Quote the lines exactly, starting with the line that contains "obj.parent = empty" and ending with the line that contains "bpy.data.objects.remove(obj)", and leave out all other lines.

Supplied material —

┌──

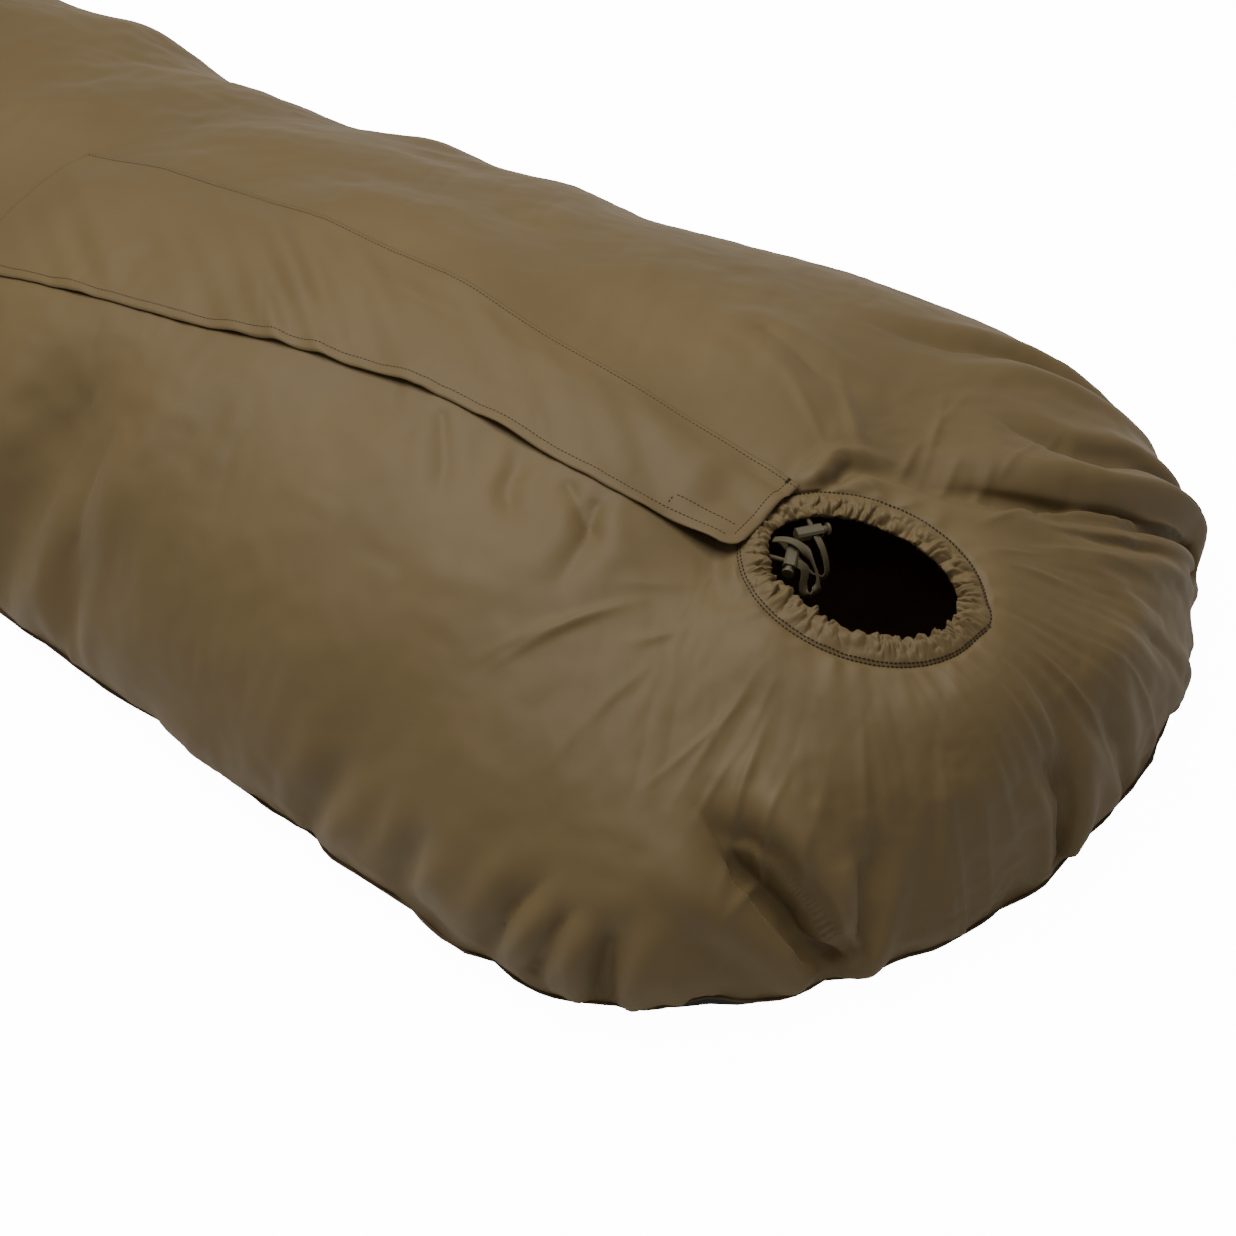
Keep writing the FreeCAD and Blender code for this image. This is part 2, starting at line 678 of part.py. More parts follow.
def lock_placement(lock):
    (u, v), (du, dv), side = lock
    angle = math.degrees(math.atan2(dv, du))
    local = Placement(Vector(u, v, 0), Rotation(Vector(0, 0, 1), angle))
    return face_placement().multiply(local)


def lock_body(label, lock):
    """Barrel along local X: blind bore from the plunger's end, slot across, and a thumb recess."""
    body = new_body(label)
    wide, tall, long = size("lock_width") / 2.0, size("lock_height") / 2.0, size("lock_length")
    section = new_sketch(body, "YZ_Plane", label + "_section")
    cut = size("lock_height") * 0.2
    outline(section, [(-wide, -tall + cut), (-wide + cut, -tall), (wide - cut, -tall), (wide, -tall + cut),
                      (wide, tall - cut), (wide - cut, tall), (-wide + cut, tall), (-wide, tall - cut)])
    pad(body, section, long)
    bore = new_sketch(body, "YZ_Plane", label + "_bore", size("bore_floor"))
    circle(bore, (sized(0.0), sized(0.0)), size("bore") / 2.0)
    pocket(body, bore, long, backwards=True)
    slot = new_sketch(body, "XZ_Plane", label + "_slot")
    middle, reach = size("lock_slot"), size("slot_length") / 2.0
    rectangle(slot, (middle - reach, -size("slot_height") / 2.0), (middle + reach, size("slot_height") / 2.0))
    pocket(body, slot, size("lock_width") * 2.0, both_ways=True)
    body.Placement = lock_placement(lock)
    return body


def lock_plunger(label, lock):
    """Stem with a slot for the cord, and a round flange that the thumb presses."""
    body = new_body(label)
    start, out = size("stem_start"), size("lock_length") + size("stem_out")
    stem = new_sketch(body, "YZ_Plane", label + "_stem", start)
    circle(stem, (sized(0.0), sized(0.0)), size("stem") / 2.0)
    pad(body, stem, out - start)
    flange = new_sketch(body, "YZ_Plane", label + "_flange", out - 0.01)
    circle(flange, (sized(0.0), sized(0.0)), size("flange") / 2.0)
    pad(body, flange, size("flange_gauge"))
    slot = new_sketch(body, "XZ_Plane", label + "_slot")
    low = size("lock_slot") - size("cord") / 2.0 - 0.4
    high = size("lock_slot") + size("cord") / 2.0 + size("press") + 0.4
    rectangle(slot, (low, -size("slot_height") / 2.0), (high, size("slot_height") / 2.0))
    pocket(body, slot, size("stem") * 2.0, both_ways=True)
    body.Placement = lock_placement(lock)
    return body


def lock_spring(label, lock):
    """A coil spring, bent from short runs, between the bore's floor and the plunger's inner end."""
    thickness = plain("spring_wire")
    coil = (plain("spring_outside") - thickness) / 2.0
    rise = plain("stem_start") - plain("bore_floor") - 0.2 - thickness
    bends = int(plain("spring_turns") * plain("spring_bends"))
    points = []
    for k in range(bends + 1):
        turn = 2.0 * math.pi * k / plain("spring_bends")
        points.append(Vector(coil * math.cos(turn), coil * math.sin(turn), rise * k / bends))
    spring = route_sweep(rounded_route(points)[0], thickness)
    lie = Placement(Vector(plain("bore_floor") + 0.1 + thickness / 2.0, 0, 0), Rotation(Vector(0, 1, 0), 90.0))
    spring.Placement = lock_placement(lock).multiply(lie)
    return add_shape(label, spring)


def cord_locks():
    for name, lock in (("a", LOCK_A), ("b", LOCK_B)):
        lock_body("cord_lock_%s_body" % name, lock)
        lock_plunger("cord_lock_%s_plunger" % name, lock)
        lock_spring("cord_lock_%s_spring" % name, lock)


# ---------------------------------------------------------------- make, check and write

def check_and_write():
    doc.recompute()
    for feature in doc.Objects:
        if "Invalid" in feature.State or "Error" in feature.State:
            raise RuntimeError("failed object: " + feature.Label)
    os.makedirs("parts", exist_ok=True)
    for feature in SUBPARTS:
        shape = feature.Shape
        if shape.isNull() or not shape.isValid() or not shape.Solids:
            raise RuntimeError("bad shape: " + feature.Label)
    for feature in SUBPARTS:
        feature.Shape.exportStep("parts/" + feature.Label + ".step")
        box = feature.Shape.BoundBox
        print("%-22s %2d solid(s) %10.1f mm3  x %.1f..%.1f  y %.1f..%.1f  z %.1f..%.1f"
              % (feature.Label, len(feature.Shape.Solids), feature.Shape.Volume, box.XMin, box.XMax,
                 box.YMin, box.YMax, box.ZMin, box.ZMax))


floor_sheet()
shell_panel("near_side_panel", -1)
shell_panel("far_side_panel", 1)
perimeter_binding()
face_casing()
face_drawcord()
cord_tube("drawcord_loop_a", [lock_points(LOCK_A)[0]] + LOOP_A)
cord_tube("drawcord_loop_b", [lock_points(LOCK_B)[0]] + LOOP_B)
cord_locks()
zip_parts()
flap_parts()
check_and_write()
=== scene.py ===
"""Blender scene of a filled bivy sack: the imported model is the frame, and this script gives it its looks."""

import math

import bpy
import numpy as np
from mathutils import Matrix, Vector
from mathutils.bvhtree import BVHTree


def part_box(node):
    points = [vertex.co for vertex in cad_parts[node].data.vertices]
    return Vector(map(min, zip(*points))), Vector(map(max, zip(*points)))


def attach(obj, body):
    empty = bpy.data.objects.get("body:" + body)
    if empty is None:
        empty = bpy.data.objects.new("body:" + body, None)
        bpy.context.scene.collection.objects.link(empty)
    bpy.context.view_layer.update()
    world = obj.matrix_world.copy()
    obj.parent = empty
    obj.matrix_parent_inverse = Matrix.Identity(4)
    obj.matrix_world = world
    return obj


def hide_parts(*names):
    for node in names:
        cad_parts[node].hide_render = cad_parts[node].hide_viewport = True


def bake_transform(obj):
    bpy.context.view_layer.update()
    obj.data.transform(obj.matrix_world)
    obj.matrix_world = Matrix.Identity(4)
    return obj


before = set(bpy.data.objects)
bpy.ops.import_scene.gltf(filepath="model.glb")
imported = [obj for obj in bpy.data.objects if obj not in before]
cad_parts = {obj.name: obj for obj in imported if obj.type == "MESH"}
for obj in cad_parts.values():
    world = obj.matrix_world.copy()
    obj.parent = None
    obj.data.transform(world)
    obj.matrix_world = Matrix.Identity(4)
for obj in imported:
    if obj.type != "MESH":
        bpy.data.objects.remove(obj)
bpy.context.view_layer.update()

# ---------------------------------------------------------------- sizes, in metres
ZIP_Y = -0.050                      # the zip's line, a little to the near side
PIVOT_X, PIVOT_Z = 0.540, -1.080    # centre of the zip's arc
ARC_RADIUS = 1.320
END_X = 1.121                       # the shell reaches this far to each end
SHELL_FOOT = 0.0024                 # height of the shell's lower edge
SLIT_START, SLIT_FULL = 0.165, 0.215
SLIT_HALF = 0.0078

FACE_CENTRE = Vector((0.930, -0.050, 0.1825))
FACE_TILT = math.radians(12)
FACE_TURN = math.radians(15)
FACE_U = Vector((math.cos(FACE_TILT), 0, -math.sin(FACE_TILT)))
FACE_V = Vector((0, 1, 0))
FACE_N = Vector((math.sin(FACE_TILT), 0, math.cos(FACE_TILT)))
OVAL_SHIFT = -0.0025
CASING_HALF = (0.0915, 0.0745)
HOLE_HALF = (0.0705, 0.0485)

FLAP_START, FLAP_END = 0.168, 0.8515
FLAP_SEWN_Y, FLAP_FREE_Y = -0.016, -0.112
FLAP_CORNER = 0.014

# ---------------------------------------------------------------- small helpers


def smooth(t):
    """A step from 0 to 1 with level ends."""
    t = np.clip(t, 0.0, 1.0)
    return t * t * (3 - 2 * t)


def bump(t):
    """A hump that is 1 at t = 0 and 0 from t = 1 on."""
    return 1 - smooth(np.abs(t))


def cloud(points, wavelength, seed, waves=14):
    """Smooth noise of about unit size, from sine waves in seeded directions."""
    rng = np.random.default_rng(seed)
    points = np.asarray(points, float)
    total = np.zeros(len(points))
    for _ in range(waves):
        way = rng.normal(size=points.shape[1])
        way /= np.linalg.norm(way)
        length = wavelength * rng.uniform(0.7, 1.6)
        total += np.sin(points @ way * (2 * math.pi / length) + rng.uniform(0, 6.283))
    return total / math.sqrt(waves / 2)


def add_mesh(name, points, faces, material):
    """A mesh object from an array of points and a list of faces."""
    mesh = bpy.data.meshes.new(name)
    mesh.from_pydata([tuple(map(float, p)) for p in points], [], [tuple(map(int, f)) for f in faces])
    mesh.validate()
    mesh.update()
    mesh.polygons.foreach_set("use_smooth", [True] * len(mesh.polygons))
    piece = bpy.data.objects.new(name, mesh)
    bpy.context.scene.collection.objects.link(piece)
    mesh.materials.append(material)
    return piece


def grid_faces(rows, cols, closed=False):
    """The quads of a grid of points that is stored row by row."""
    faces = []
    last = cols if closed else cols - 1
    for i in range(rows - 1):
        for j in range(last):
            k = (j + 1) % cols
            a = i * cols
            faces.append((a + j, a + k, a + cols + k, a + cols + j))
    return faces


def points_of(piece):
    """The points of a mesh as an array."""
    found = np.zeros(len(piece.data.vertices) * 3)
    piece.data.vertices.foreach_get("co", found)
    return found.reshape(-1, 3)


def move_points(piece, points):
    """Puts a mesh's points at new places."""
    piece.data.vertices.foreach_set("co", np.asarray(points, float).ravel())
    piece.data.update()


def normals_of(piece):
    """The normals at the points of a mesh as an array."""
    found = np.zeros(len(piece.data.vertices) * 3)
    piece.data.vertices.foreach_get("normal", found)
    return found.reshape(-1, 3)


def unit(rows):
    """The same vectors at length one."""
    return rows / np.linalg.norm(rows, axis=1)[:, None]


def distances(points):
    """How far along a line each of its points is."""
    return np.r_[0, np.cumsum(np.linalg.norm(np.diff(points, axis=0), axis=1))]


def resample(points, count):
    """The same line with a number of evenly spaced points."""
    length = distances(points)
    at = np.linspace(0, length[-1], count)
    return np.stack([np.interp(at, length, points[:, k]) for k in range(points.shape[1])], axis=1)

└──

The solution —
    obj.parent = empty
    obj.matrix_parent_inverse = Matrix.Identity(4)
    obj.matrix_world = world
    return obj


def hide_parts(*names):
    for node in names:
        cad_parts[node].hide_render = cad_parts[node].hide_viewport = True


def bake_transform(obj):
    bpy.context.view_layer.update()
    obj.data.transform(obj.matrix_world)
    obj.matrix_world = Matrix.Identity(4)
    return obj


before = set(bpy.data.objects)
bpy.ops.import_scene.gltf(filepath="model.glb")
imported = [obj for obj in bpy.data.objects if obj not in before]
cad_parts = {obj.name: obj for obj in imported if obj.type == "MESH"}
for obj in cad_parts.values():
    world = obj.matrix_world.copy()
    obj.parent = None
    obj.data.transform(world)
    obj.matrix_world = Matrix.Identity(4)
for obj in imported:
    if obj.type != "MESH":
        bpy.data.objects.remove(obj)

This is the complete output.